The song's lyrics compare Wainwright and his father to David and Goliath, respectively, and refer to "those old magazines". Wainwright takes some blame for their conflict, but also accuses his father of abandonment. According to Vanity Fair, "A seductive melody belies the angry first verse, prefiguring the compassionate final couplet, which has Rufus recalling a moment from his boyhood when he wept as Loudon was leaving Montreal after one of his infrequent visits." During the bridge, the singer invites his father to settle their differences, even if a long time into the future, and wants to see him cry. Wainwright acknowledges his father's love, but then repeats the opening verse, which is critical of their relationship, suggesting reconciliation will be difficult.

According to Wainwright, "Dinner at Eight" is a "good representation" of his relationship with his father, and "starts a little rough but is ultimately a love song". He has also said of his father and the song:

[My father] has, for better or worse, no filter whatsoever for what he does. And I admire that, because never have I known a more tormented artist than him. And I mean that respectfully, because he's just so affected by his artistic radar. We've had our feuds, on my part with 'Dinner at Eight', but I tend to be a little more romantic in my songs. He lives out every word of his.

Musically, the song has "classically-tinged" piano chords and "tender" strings. The music and Wainwright's vocals intensify during the bridge.

==Performances==
Wainwright sings "Dinner at Eight" on the video album Live at the Fillmore, which was released in DVD format and accompanied his fourth studio album, Want Two (2004), as well as All I Want (2005), a DVD featuring a documentary film about Wainwright and live performances.
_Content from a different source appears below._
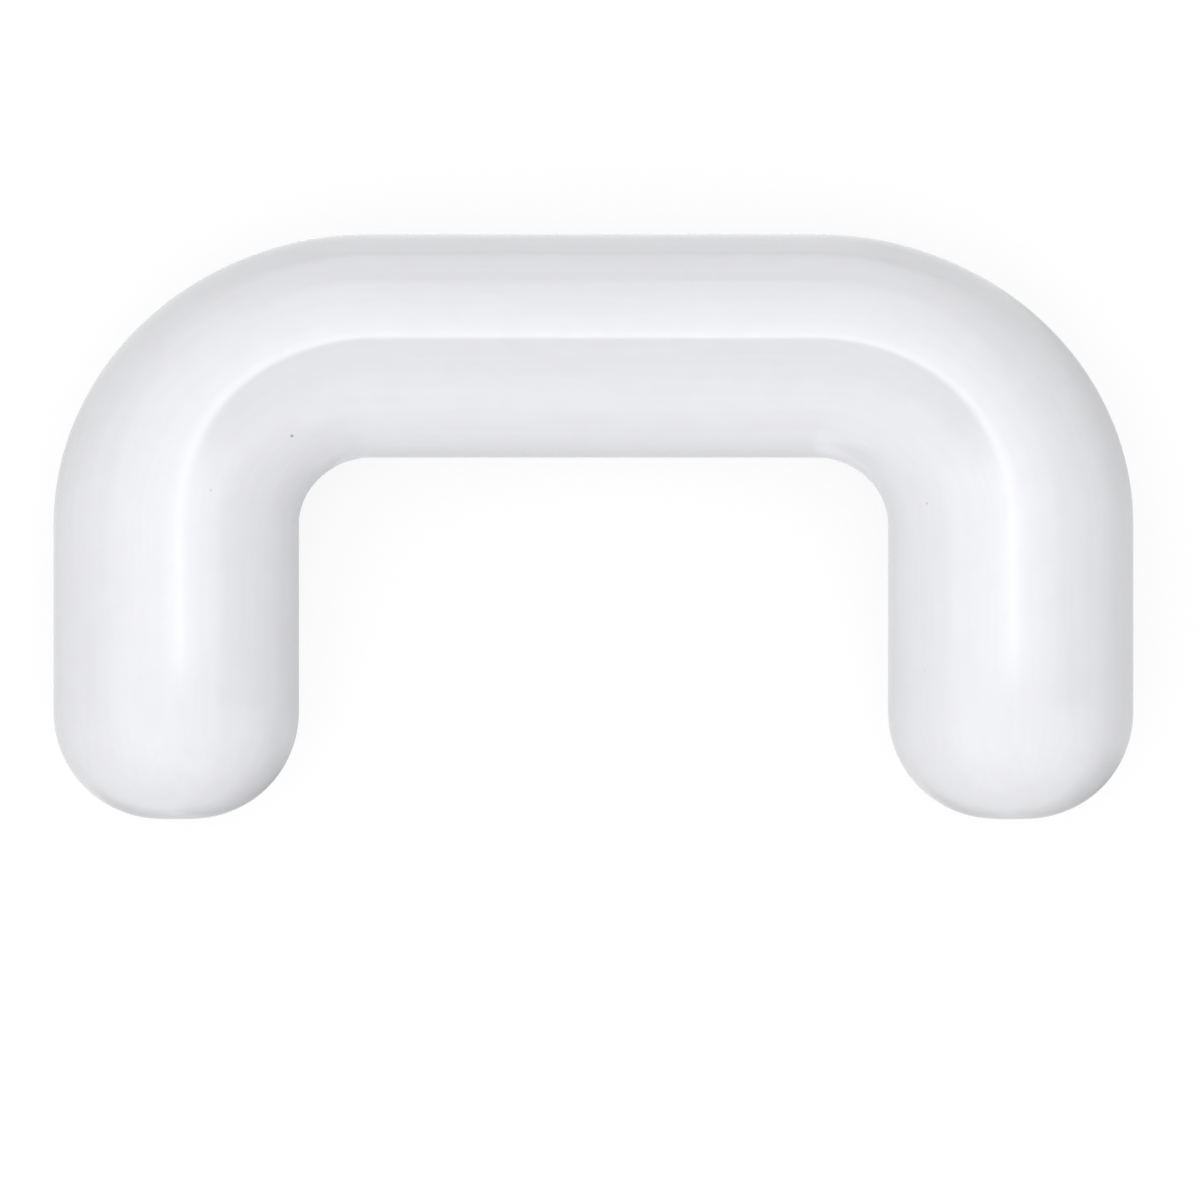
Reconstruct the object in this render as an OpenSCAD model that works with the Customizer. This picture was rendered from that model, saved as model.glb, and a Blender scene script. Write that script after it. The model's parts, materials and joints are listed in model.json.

Wainwright has also performed the song live in concert throughout his career, since the release of Want One.

==Reception==
The song has received a positive critical reception. The Guardians Tim Adams described "Dinner at Eight" as "extraordinary" and the "most poignant expression" of Wainwright's many songs about desire. Jim Beviglia of American Songwriter said the song is "beautiful but devastating", and "sits at the end like a silent killer, creeping up to break your heart". Furthermore, he wrote, "On 'Dinner at Eight,' [Wainwright] delivered the kind of towering ballad that all artists crave, even if it took unearthing some ugly family history to do it... The wounds engendered from a fractious father-son relationship often run deep... Rufus Wainwright suggests that maybe the only way to truly set about healing those wounds is to pick at the scab." The Advocates Michael Giltz called the song "wrenching", and in his review of Want One, said "Dinner at Eight" was one of three tracks on the album that made Wainwright's music "more convincingly personal and sincere than ever". In 2015, Wainwright selected "Dinner at Eight" as one of eight "songs that defined him".